• What the task requires: Output every record below exactly as it appears.

--------------------------------

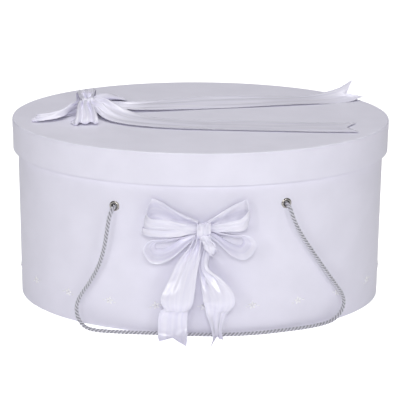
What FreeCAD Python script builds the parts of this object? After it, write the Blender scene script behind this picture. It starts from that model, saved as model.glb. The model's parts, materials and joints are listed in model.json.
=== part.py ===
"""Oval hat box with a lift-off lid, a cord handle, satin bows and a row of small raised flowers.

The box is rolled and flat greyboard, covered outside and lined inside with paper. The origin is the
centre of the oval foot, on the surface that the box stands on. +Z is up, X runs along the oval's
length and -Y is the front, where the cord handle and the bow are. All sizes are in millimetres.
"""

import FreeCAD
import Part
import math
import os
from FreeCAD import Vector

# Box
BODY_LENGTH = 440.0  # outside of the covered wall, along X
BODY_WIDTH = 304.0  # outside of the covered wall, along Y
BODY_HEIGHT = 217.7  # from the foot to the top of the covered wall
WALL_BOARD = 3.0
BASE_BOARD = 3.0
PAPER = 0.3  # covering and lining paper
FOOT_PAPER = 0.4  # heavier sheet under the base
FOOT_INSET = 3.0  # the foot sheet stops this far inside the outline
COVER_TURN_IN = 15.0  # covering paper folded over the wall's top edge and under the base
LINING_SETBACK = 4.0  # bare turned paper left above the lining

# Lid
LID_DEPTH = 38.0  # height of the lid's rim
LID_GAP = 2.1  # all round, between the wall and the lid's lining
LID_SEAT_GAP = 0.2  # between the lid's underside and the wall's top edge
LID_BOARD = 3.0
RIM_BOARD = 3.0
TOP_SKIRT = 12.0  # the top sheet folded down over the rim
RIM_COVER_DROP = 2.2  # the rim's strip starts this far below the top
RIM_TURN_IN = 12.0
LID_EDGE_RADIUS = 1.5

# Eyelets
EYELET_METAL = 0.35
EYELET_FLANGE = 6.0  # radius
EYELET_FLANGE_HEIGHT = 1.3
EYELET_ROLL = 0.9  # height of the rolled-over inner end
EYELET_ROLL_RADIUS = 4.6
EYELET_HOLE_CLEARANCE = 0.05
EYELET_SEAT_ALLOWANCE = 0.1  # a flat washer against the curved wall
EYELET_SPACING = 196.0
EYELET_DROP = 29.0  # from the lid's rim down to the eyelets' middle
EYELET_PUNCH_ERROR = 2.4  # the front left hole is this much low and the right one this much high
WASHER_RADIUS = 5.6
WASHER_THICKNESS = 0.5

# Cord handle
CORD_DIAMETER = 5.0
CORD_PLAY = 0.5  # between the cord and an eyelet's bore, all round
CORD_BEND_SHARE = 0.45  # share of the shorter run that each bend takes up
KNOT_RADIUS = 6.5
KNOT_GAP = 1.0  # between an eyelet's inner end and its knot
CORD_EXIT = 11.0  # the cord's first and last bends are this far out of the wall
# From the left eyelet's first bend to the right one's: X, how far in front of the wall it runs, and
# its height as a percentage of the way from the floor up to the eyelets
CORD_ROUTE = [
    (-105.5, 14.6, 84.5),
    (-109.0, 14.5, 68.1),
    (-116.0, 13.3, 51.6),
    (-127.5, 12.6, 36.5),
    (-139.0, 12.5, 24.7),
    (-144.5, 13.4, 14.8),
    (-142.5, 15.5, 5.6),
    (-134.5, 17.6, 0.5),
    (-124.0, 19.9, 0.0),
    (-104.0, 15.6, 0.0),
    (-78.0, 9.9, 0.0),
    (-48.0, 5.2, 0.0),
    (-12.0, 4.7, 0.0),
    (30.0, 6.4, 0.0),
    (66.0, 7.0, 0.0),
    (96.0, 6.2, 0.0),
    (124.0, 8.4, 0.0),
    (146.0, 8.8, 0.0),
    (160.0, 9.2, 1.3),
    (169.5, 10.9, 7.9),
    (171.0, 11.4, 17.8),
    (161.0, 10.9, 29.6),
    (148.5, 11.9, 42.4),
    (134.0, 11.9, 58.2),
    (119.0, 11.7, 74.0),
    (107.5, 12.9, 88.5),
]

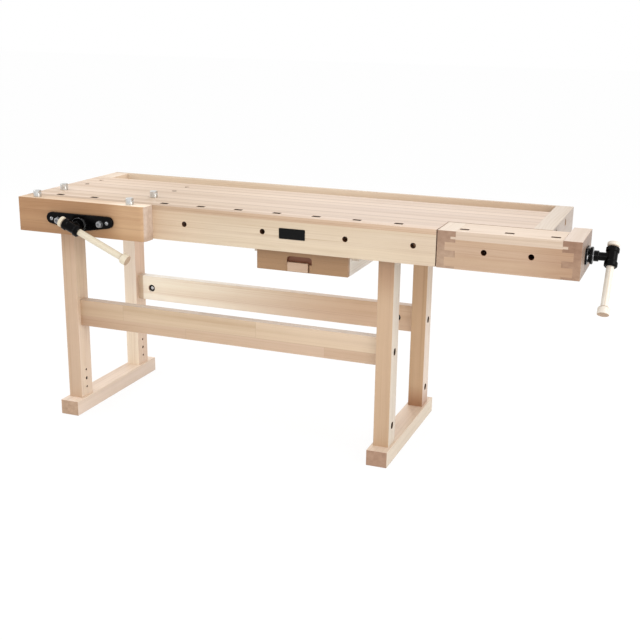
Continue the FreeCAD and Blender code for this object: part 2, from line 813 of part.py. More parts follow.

--------------------------------

• Result:
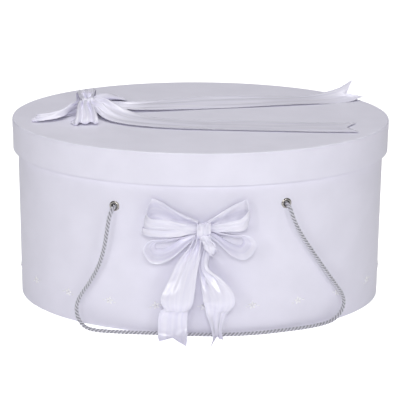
What FreeCAD Python script builds the parts of this object? After it, write the Blender scene script behind this picture. It starts from that model, saved as model.glb. The model's parts, materials and joints are listed in model.json.
=== part.py ===
"""Oval hat box with a lift-off lid, a cord handle, satin bows and a row of small raised flowers.

The box is rolled and flat greyboard, covered outside and lined inside with paper. The origin is the
centre of the oval foot, on the surface that the box stands on. +Z is up, X runs along the oval's
length and -Y is the front, where the cord handle and the bow are. All sizes are in millimetres.
"""

import FreeCAD
import Part
import math
import os
from FreeCAD import Vector

# Box
BODY_LENGTH = 440.0  # outside of the covered wall, along X
BODY_WIDTH = 304.0  # outside of the covered wall, along Y
BODY_HEIGHT = 217.7  # from the foot to the top of the covered wall
WALL_BOARD = 3.0
BASE_BOARD = 3.0
PAPER = 0.3  # covering and lining paper
FOOT_PAPER = 0.4  # heavier sheet under the base
FOOT_INSET = 3.0  # the foot sheet stops this far inside the outline
COVER_TURN_IN = 15.0  # covering paper folded over the wall's top edge and under the base
LINING_SETBACK = 4.0  # bare turned paper left above the lining

# Lid
LID_DEPTH = 38.0  # height of the lid's rim
LID_GAP = 2.1  # all round, between the wall and the lid's lining
LID_SEAT_GAP = 0.2  # between the lid's underside and the wall's top edge
LID_BOARD = 3.0
RIM_BOARD = 3.0
TOP_SKIRT = 12.0  # the top sheet folded down over the rim
RIM_COVER_DROP = 2.2  # the rim's strip starts this far below the top
RIM_TURN_IN = 12.0
LID_EDGE_RADIUS = 1.5

# Eyelets
EYELET_METAL = 0.35
EYELET_FLANGE = 6.0  # radius
EYELET_FLANGE_HEIGHT = 1.3
EYELET_ROLL = 0.9  # height of the rolled-over inner end
EYELET_ROLL_RADIUS = 4.6
EYELET_HOLE_CLEARANCE = 0.05
EYELET_SEAT_ALLOWANCE = 0.1  # a flat washer against the curved wall
EYELET_SPACING = 196.0
EYELET_DROP = 29.0  # from the lid's rim down to the eyelets' middle
EYELET_PUNCH_ERROR = 2.4  # the front left hole is this much low and the right one this much high
WASHER_RADIUS = 5.6
WASHER_THICKNESS = 0.5

# Cord handle
CORD_DIAMETER = 5.0
CORD_PLAY = 0.5  # between the cord and an eyelet's bore, all round
CORD_BEND_SHARE = 0.45  # share of the shorter run that each bend takes up
KNOT_RADIUS = 6.5
KNOT_GAP = 1.0  # between an eyelet's inner end and its knot
CORD_EXIT = 11.0  # the cord's first and last bends are this far out of the wall
# From the left eyelet's first bend to the right one's: X, how far in front of the wall it runs, and
# its height as a percentage of the way from the floor up to the eyelets
CORD_ROUTE = [
    (-105.5, 14.6, 84.5),
    (-109.0, 14.5, 68.1),
    (-116.0, 13.3, 51.6),
    (-127.5, 12.6, 36.5),
    (-139.0, 12.5, 24.7),
    (-144.5, 13.4, 14.8),
    (-142.5, 15.5, 5.6),
    (-134.5, 17.6, 0.5),
    (-124.0, 19.9, 0.0),
    (-104.0, 15.6, 0.0),
    (-78.0, 9.9, 0.0),
    (-48.0, 5.2, 0.0),
    (-12.0, 4.7, 0.0),
    (30.0, 6.4, 0.0),
    (66.0, 7.0, 0.0),
    (96.0, 6.2, 0.0),
    (124.0, 8.4, 0.0),
    (146.0, 8.8, 0.0),
    (160.0, 9.2, 1.3),
    (169.5, 10.9, 7.9),
    (171.0, 11.4, 17.8),
    (161.0, 10.9, 29.6),
    (148.5, 11.9, 42.4),
    (134.0, 11.9, 58.2),
    (119.0, 11.7, 74.0),
    (107.5, 12.9, 88.5),
]

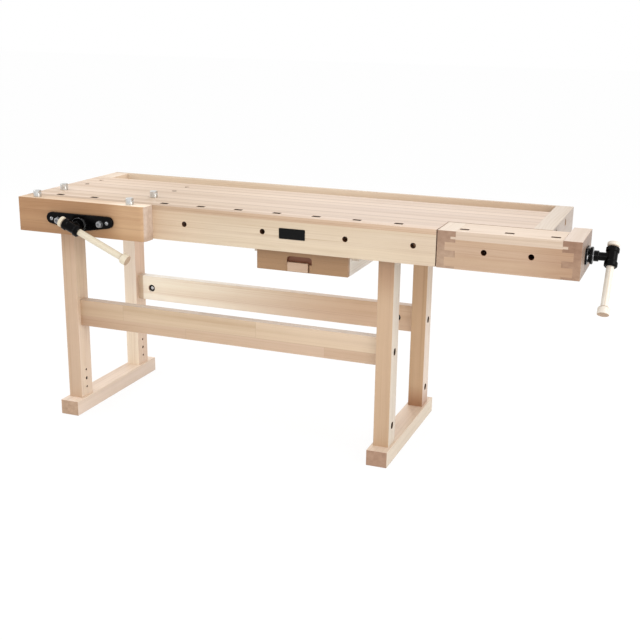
Continue the FreeCAD and Blender code for this object: part 2, from line 813 of part.py. More parts follow.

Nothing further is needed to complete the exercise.